Bids will be opened in March, and the cameras should be installed by the beginning of fall.
The idea is to add more law enforcement eyes to one of the region's busiest highway corridors, as the city and county have done in Downtown, Swissvale, Munhall and elsewhere since the city's mayor and district attorney first proposed the network in 2007 with a $3.5 million federal grant.
The "ring of steel" concept was developed in London in 1998, when the city created a surveillance and security cordon to protect the financial district from terrorists. Many cities have since applied the moniker to their own expanding camera systems.
About 40 percent of Downtown is now under surveillance by security cameras linked to the county 911 center. The city also has dozens of other cameras on bridges, some designed to take photos of license plates and others that monitor traffic 24 hours a day.
The cameras along Route 28 will be similar. Some will read license plates, and others are high-resolution internet protocol cameras that are capable of zooming in on someone's face.
The goal is to monitor the roadways in search of people wanted on outstanding warrants or suspects of major crimes.
"Imagine having a police officer at the end of every bridge writing down license plates," John Hudson, CEO of J.P. Hudson & Associates, said of the license-reading devices. "The cameras take snapshots of license plates with a time stamp, and that can be compared to a database like an Amber Alert list."
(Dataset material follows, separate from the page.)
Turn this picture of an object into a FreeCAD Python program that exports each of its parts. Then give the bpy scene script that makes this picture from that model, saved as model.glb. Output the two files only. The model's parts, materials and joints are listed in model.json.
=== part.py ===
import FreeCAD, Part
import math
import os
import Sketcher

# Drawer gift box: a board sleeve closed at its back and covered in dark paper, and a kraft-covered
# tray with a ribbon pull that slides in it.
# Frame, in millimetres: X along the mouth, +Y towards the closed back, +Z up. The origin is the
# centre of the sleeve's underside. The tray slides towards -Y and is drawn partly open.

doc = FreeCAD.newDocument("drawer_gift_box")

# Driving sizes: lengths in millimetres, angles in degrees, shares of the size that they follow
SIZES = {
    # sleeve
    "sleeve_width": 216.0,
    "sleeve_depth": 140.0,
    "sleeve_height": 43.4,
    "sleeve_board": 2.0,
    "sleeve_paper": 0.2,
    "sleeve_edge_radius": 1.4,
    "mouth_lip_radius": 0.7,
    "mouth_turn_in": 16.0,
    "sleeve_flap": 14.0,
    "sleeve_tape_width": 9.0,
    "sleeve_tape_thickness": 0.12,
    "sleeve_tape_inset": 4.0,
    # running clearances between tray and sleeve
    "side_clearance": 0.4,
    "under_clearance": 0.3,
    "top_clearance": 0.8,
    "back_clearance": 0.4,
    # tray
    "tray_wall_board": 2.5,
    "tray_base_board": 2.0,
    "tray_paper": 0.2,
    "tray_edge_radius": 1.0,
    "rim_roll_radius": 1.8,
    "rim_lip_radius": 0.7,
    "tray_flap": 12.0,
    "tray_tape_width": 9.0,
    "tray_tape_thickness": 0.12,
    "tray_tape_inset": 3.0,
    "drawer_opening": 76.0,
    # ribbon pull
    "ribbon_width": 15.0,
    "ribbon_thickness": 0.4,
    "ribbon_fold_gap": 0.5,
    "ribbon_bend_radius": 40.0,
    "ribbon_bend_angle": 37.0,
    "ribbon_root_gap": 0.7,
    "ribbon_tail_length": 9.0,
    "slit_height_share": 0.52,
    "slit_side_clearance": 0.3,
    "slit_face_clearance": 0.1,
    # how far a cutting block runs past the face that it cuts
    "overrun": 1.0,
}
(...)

District Attorney Stephen A. Zappala Jr. -- who had consulted with the American Civil Liberties Union, community groups and business owners to address privacy concerns prior to the 2007 proposal -- said the goal is to link existing analog cameras with newer internet protocol systems and eventually create the kind of modern surveillance networks his office has studied in California and Texas.
Some municipalities, such as Ross, have older-generation cameras on major arteries such as McKnight Road, which Mr. Zappala said were instrumental in tracking accused rapist Arthur Henderson two weeks ago. But those cameras can't read plates or zoom in on a face.
The ones along the Allegheny will be more sophisticated.
He said the concept for the Route 28 work is to create a "backbone" for similar highway projects in the county.
The cameras will be installed on both ends of the 62nd Street, Highland Park, Hulton, New Kensington and Tarentum bridges and at the intersection of Fox Chapel and Freeport roads.